GIVEN REQUEST:
What follows is a listing; give it again exactly, in its entirety.

PROVIDED DATA:
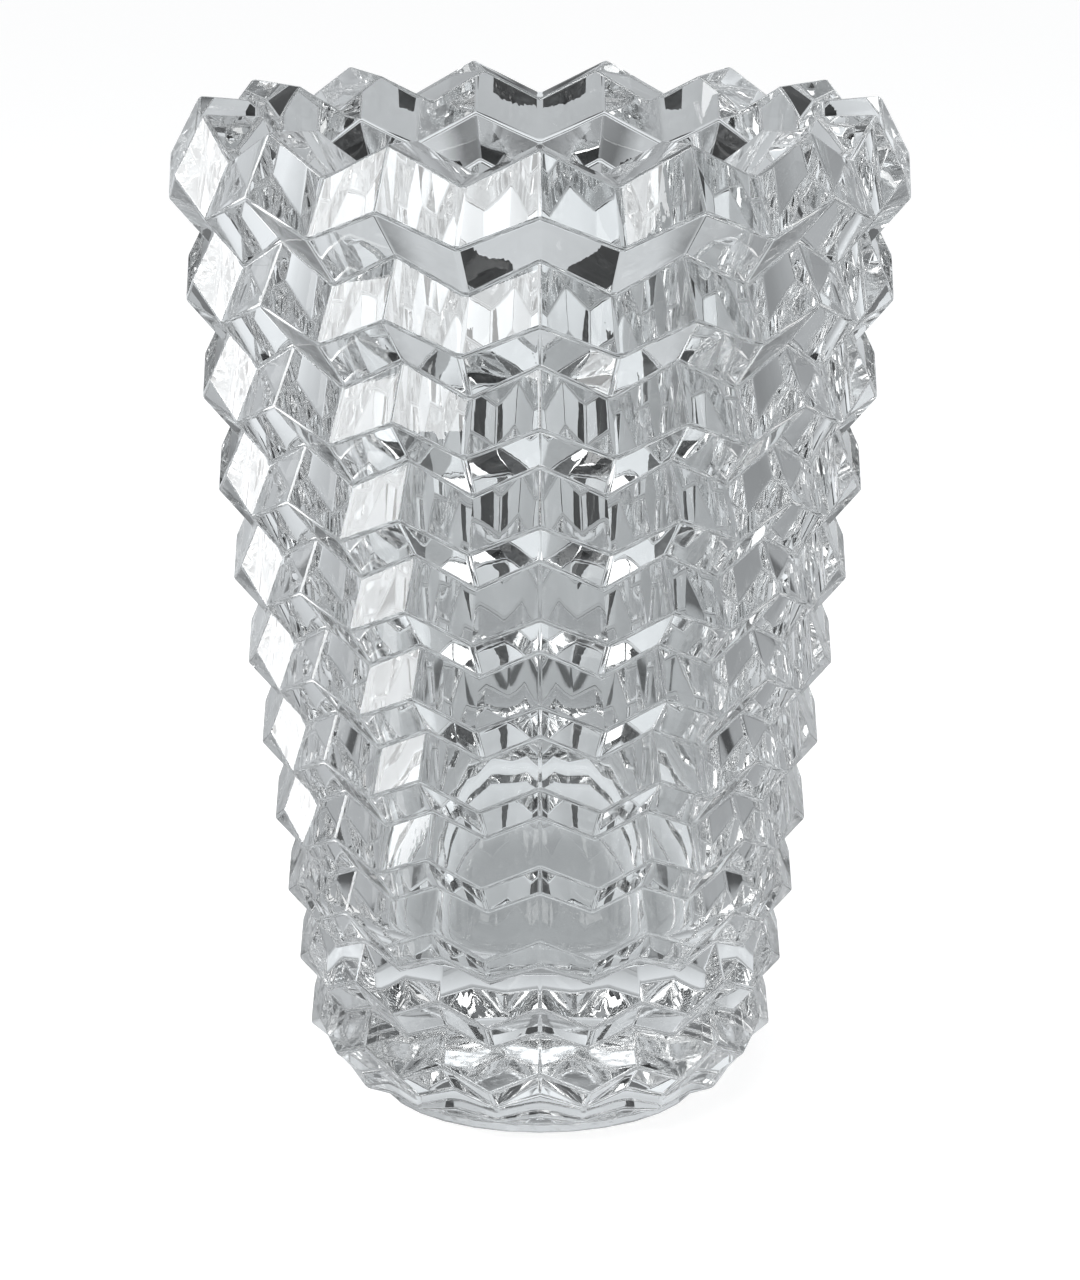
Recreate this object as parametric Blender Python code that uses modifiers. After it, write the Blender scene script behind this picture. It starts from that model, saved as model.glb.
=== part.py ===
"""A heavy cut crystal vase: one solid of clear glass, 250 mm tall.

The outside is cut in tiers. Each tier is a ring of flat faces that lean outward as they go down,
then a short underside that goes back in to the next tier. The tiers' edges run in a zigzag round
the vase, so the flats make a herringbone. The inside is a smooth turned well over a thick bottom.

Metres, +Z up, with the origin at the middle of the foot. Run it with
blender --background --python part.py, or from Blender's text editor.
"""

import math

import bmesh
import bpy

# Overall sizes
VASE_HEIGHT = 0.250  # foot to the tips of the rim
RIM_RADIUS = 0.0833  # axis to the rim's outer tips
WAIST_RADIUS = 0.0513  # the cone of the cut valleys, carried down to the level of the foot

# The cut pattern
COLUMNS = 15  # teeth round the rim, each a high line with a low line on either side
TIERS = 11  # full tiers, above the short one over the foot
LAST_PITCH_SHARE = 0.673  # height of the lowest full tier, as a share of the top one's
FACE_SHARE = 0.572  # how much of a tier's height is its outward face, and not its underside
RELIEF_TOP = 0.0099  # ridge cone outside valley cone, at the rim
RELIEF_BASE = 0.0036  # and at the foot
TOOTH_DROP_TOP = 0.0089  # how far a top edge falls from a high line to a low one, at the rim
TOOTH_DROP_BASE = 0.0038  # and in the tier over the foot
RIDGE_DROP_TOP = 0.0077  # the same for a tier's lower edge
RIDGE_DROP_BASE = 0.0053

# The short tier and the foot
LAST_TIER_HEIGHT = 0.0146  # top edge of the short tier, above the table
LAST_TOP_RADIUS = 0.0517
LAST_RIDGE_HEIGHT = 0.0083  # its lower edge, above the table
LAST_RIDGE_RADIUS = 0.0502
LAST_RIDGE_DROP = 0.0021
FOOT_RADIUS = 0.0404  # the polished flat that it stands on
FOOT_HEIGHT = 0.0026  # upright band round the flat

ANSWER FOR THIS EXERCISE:
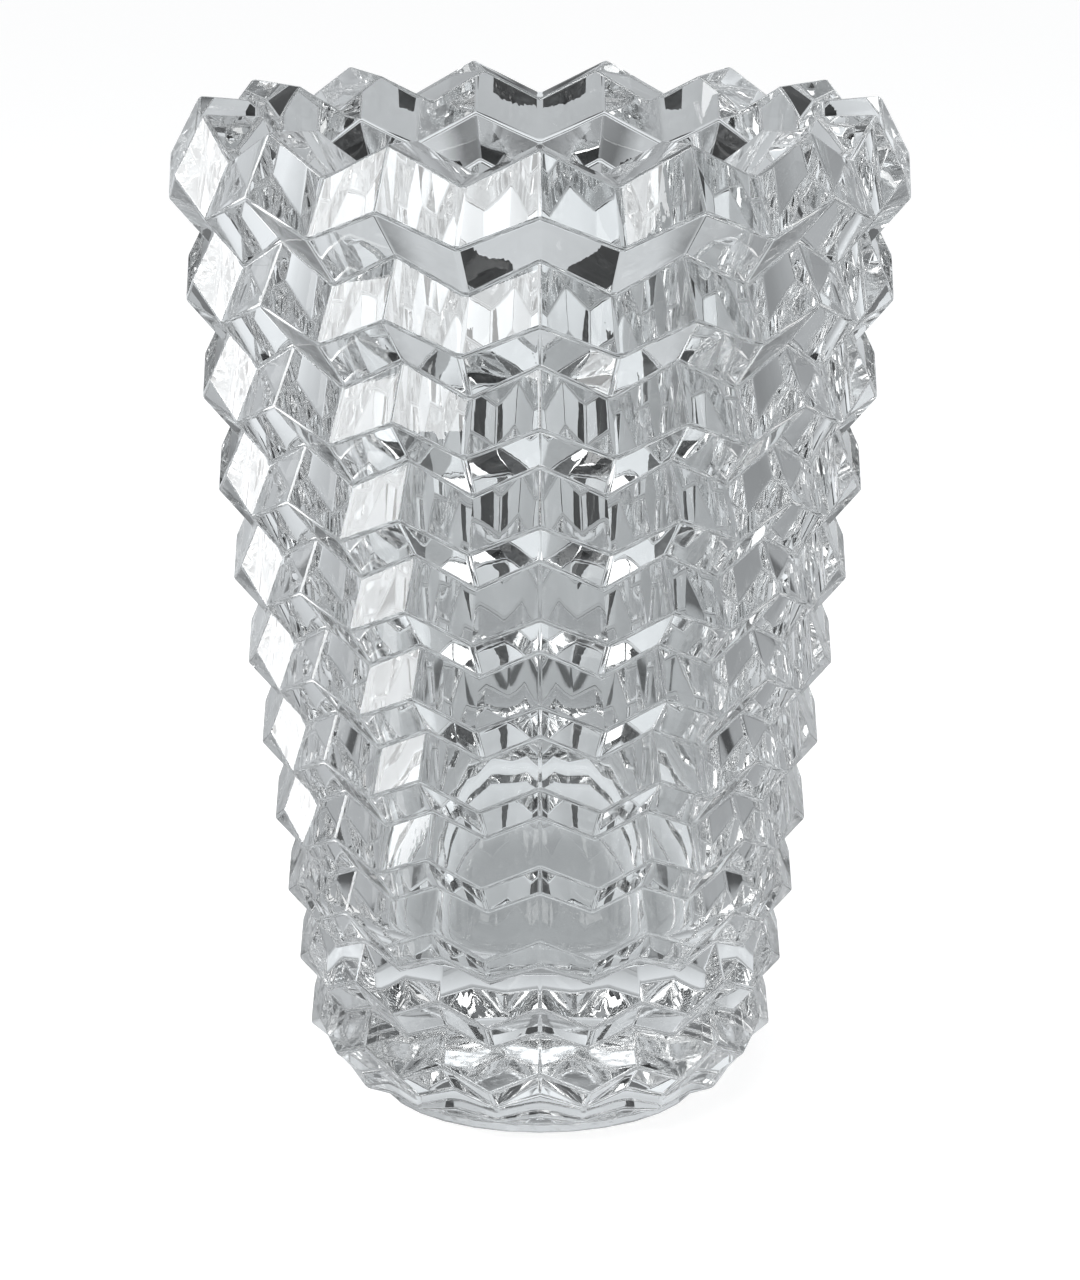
Recreate this object as parametric Blender Python code that uses modifiers. After it, write the Blender scene script behind this picture. It starts from that model, saved as model.glb.
=== part.py ===
"""A heavy cut crystal vase: one solid of clear glass, 250 mm tall.

The outside is cut in tiers. Each tier is a ring of flat faces that lean outward as they go down,
then a short underside that goes back in to the next tier. The tiers' edges run in a zigzag round
the vase, so the flats make a herringbone. The inside is a smooth turned well over a thick bottom.

Metres, +Z up, with the origin at the middle of the foot. Run it with
blender --background --python part.py, or from Blender's text editor.
"""

import math

import bmesh
import bpy

# Overall sizes
VASE_HEIGHT = 0.250  # foot to the tips of the rim
RIM_RADIUS = 0.0833  # axis to the rim's outer tips
WAIST_RADIUS = 0.0513  # the cone of the cut valleys, carried down to the level of the foot

# The cut pattern
COLUMNS = 15  # teeth round the rim, each a high line with a low line on either side
TIERS = 11  # full tiers, above the short one over the foot
LAST_PITCH_SHARE = 0.673  # height of the lowest full tier, as a share of the top one's
FACE_SHARE = 0.572  # how much of a tier's height is its outward face, and not its underside
RELIEF_TOP = 0.0099  # ridge cone outside valley cone, at the rim
RELIEF_BASE = 0.0036  # and at the foot
TOOTH_DROP_TOP = 0.0089  # how far a top edge falls from a high line to a low one, at the rim
TOOTH_DROP_BASE = 0.0038  # and in the tier over the foot
RIDGE_DROP_TOP = 0.0077  # the same for a tier's lower edge
RIDGE_DROP_BASE = 0.0053

# The short tier and the foot
LAST_TIER_HEIGHT = 0.0146  # top edge of the short tier, above the table
LAST_TOP_RADIUS = 0.0517
LAST_RIDGE_HEIGHT = 0.0083  # its lower edge, above the table
LAST_RIDGE_RADIUS = 0.0502
LAST_RIDGE_DROP = 0.0021
FOOT_RADIUS = 0.0404  # the polished flat that it stands on
FOOT_HEIGHT = 0.0026  # upright band round the flat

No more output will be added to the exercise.